You must know what a success looks like BEFORE you start negotiating in China.
American and European negotiators take a lot for granted when putting a deal together. In their home markets that may work out fine – there are institutions, agencies and a broad range of government and bureaucratic structures in place designed to create a business environment that is more or less level and predictable. Companies care about their own brand, reputation, public opinion and social media buzz. That may be why Westerners tend to ignore big-picture agenda setting issues and focus on a fairly limited set of deal points when they come to China. We want to get right down to business and not waste time on generalities. We focus on money and time – price and delivery dates. Big mistake.
Goals, Agendas and Variables are the framework of successful negotiating
Western negotiators in China need stand back a bit and start the negotiating process BEFORE they sit down with Chinese counterparties. Ask yourself and your team some pretty naïve questions. Start with these five:
- What do you want from this negotiation in the short term?
- What do you want in the longer term?
- Does everyone (your team and theirs) have the same idea of what “long term” and “short term” means?
- What does success look like?
- What can go wrong?
More than numbers
If your answers to these questions were all numbers, then something is wrong with your deal prep. In the US, salesmen and purchasers might be correct to drill down to dollars and cents, delivery and payment schedules. In China, however, the range of potential outcomes is much broader — and your recourse is much more limited than you might think. Good negotiators take everything into consideration, and spend more time asking “what can go wrong” than “what is my upside”? If you plan on using courts, regulators or contracts to protect your interests in China, then you are setting yourself up for problems.
Define your terms and make sure your team is speaking the same language – internally
Goal-setting may seem pretty straight-forward in your everyday business dealings, but before sending a team off to China (or being a member of that team), it might be a good idea to run through two quick drills. First do a serious “worst case scenario” analysis, and consider what can go wrong – first if you fail to get the deal, but also look at what can happen if you get the wrong deal or the wrong partner. You’ll find that a simple BATNA – or Best Alternative to No Agreement doesn’t even compare with the world of hurt you’ll be in if you sign a deal with a bad partner. Your “what can go wrong” drill should include loss of design and technology, damage to your brand, losing control of your trademark, patents and IP in China, and training a cheaper, nimbler competitor. You get the idea – let your fears and paranoia roam free for a while, and you’ll begin to understand what you are up against.
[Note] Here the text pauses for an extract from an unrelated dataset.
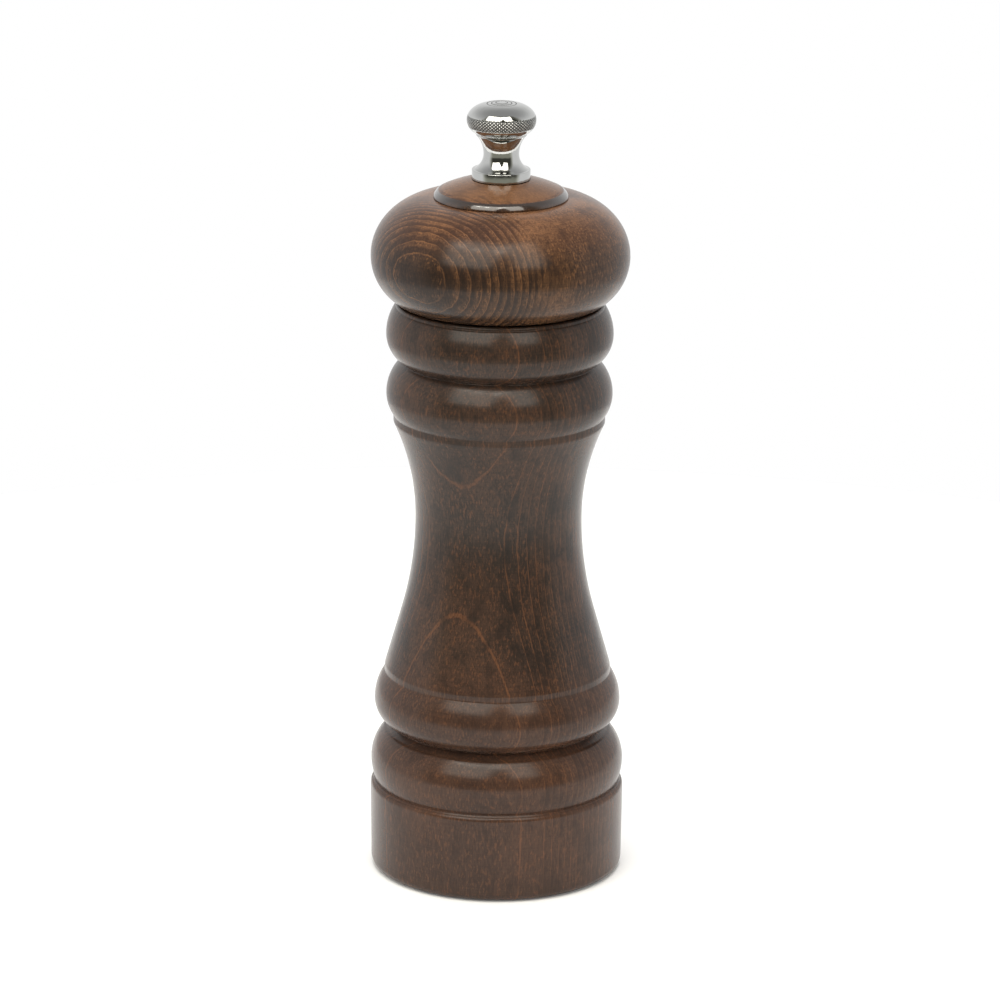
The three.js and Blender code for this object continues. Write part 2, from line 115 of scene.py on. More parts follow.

Your second goal-setting exercise is to take your general short & long term objectives and run them up through a SMART framework. What will it take to make your goals Specific, Measurable, Actionable, Realistic and Timely (or Time-bound). In your worst-case scenario, you probably decided that you needed some way to protect your assets, insure quality, and retain ownership of all your IP. Now you have to develop specific measures and benchmarks that will make those vague desires a reality.
Your AGENDA is the Comprehensive list of deal points
Once you come up with specific, actionable and time-bound demands to address your goals, you will have your variables. These are the actual deal points that make up your negotiating game-plan – or agenda. The agenda for a Chinese negotiation will be longer, more comprehensive and more detailed than for a similar type of deal in the US or Europe, because there is so much more that could go wrong.
In China, you have to make sure that the following items are on the agenda:
- IP and Technology transfers
- Dispute resolution
The Chinese side will want to put these on the back-burner, telling you that it is a matter for the bosses and owners to work out informally. Be very wary of this technique, and consider walking away from the negotiation if you aren’t getting adequate protection. Once your cash, assets and designs have been transferred, your negotiating leverage weakens significantly.
Benchmarks are the objective, measureable standards that you use to measure performance. These have to be negotiated and included in written agreements.
Don’t leave home without knowing what constitutes a win and how you measure success. You have to know what you want – and how to measure it – before you start talking to a Chinese counterparty. If you can’t set your goals measure benchmarks and lay out specific steps for failure to comply then you have problems.